[BRIEF] Each line of the material below should be reproduced exactly.
####
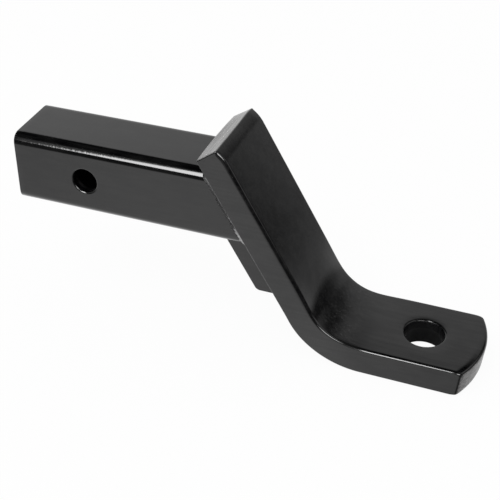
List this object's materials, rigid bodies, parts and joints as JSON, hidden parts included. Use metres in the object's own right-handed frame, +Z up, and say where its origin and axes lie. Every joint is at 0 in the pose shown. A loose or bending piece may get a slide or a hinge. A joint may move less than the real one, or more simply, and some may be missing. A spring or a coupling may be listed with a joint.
{
  "type": "ball mount",
  "caption": "Welded steel ball mount: hollow square shank with a cross hole for a pin, and a bent flat bar that drops to a level platform with a hole for a hitch ball.",
  "frame": {"origin": "where the axis of the hitch pin's hole crosses the centre line of the shank tube", "axes": "+X along the shank towards the ball end, +Y across the mount along the pin hole, +Z up along the ball hole"},
  "size_m": [0.3262, 0.0636, 0.1476],
  "materials": {
    "bar_paint": "gloss black paint over hot-rolled scale, streaked at the sheared ends",
    "tube_paint": "gloss black paint over smooth drawn tube",
    "weld_paint": "gloss black paint over rippled weld beads"
  },
  "bodies": {
    "root": {"shank_tube": "tube_paint", "drawbar": "bar_paint", "stiffener_block": "bar_paint", "tube_weld": "weld_paint", "block_weld_left": "weld_paint", "block_weld_right": "weld_paint", "block_weld_back": "weld_paint"}
  },
  "joints": []
}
####
[THE RESPONSE]
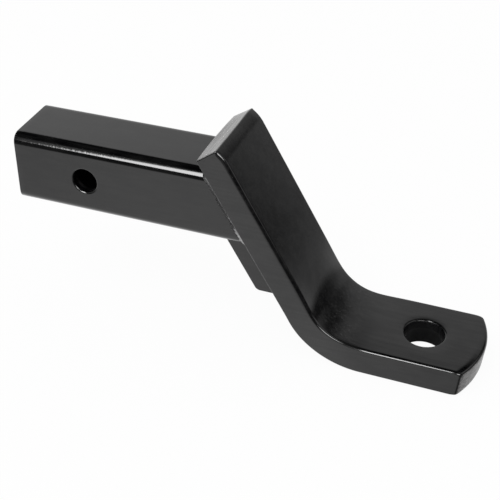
List this object's materials, rigid bodies, parts and joints as JSON, hidden parts included. Use metres in the object's own right-handed frame, +Z up, and say where its origin and axes lie. Every joint is at 0 in the pose shown. A loose or bending piece may get a slide or a hinge. A joint may move less than the real one, or more simply, and some may be missing. A spring or a coupling may be listed with a joint.
{
  "type": "ball mount",
  "caption": "Welded steel ball mount: hollow square shank with a cross hole for a pin, and a bent flat bar that drops to a level platform with a hole for a hitch ball.",
  "frame": {"origin": "where the axis of the hitch pin's hole crosses the centre line of the shank tube", "axes": "+X along the shank towards the ball end, +Y across the mount along the pin hole, +Z up along the ball hole"},
  "size_m": [0.3262, 0.0636, 0.1476],
  "materials": {
    "bar_paint": "gloss black paint over hot-rolled scale, streaked at the sheared ends",
    "tube_paint": "gloss black paint over smooth drawn tube",
    "weld_paint": "gloss black paint over rippled weld beads"
  },
  "bodies": {
    "root": {"shank_tube": "tube_paint", "drawbar": "bar_paint", "stiffener_block": "bar_paint", "tube_weld": "weld_paint", "block_weld_left": "weld_paint", "block_weld_right": "weld_paint", "block_weld_back": "weld_paint"}
  },
  "joints": []
}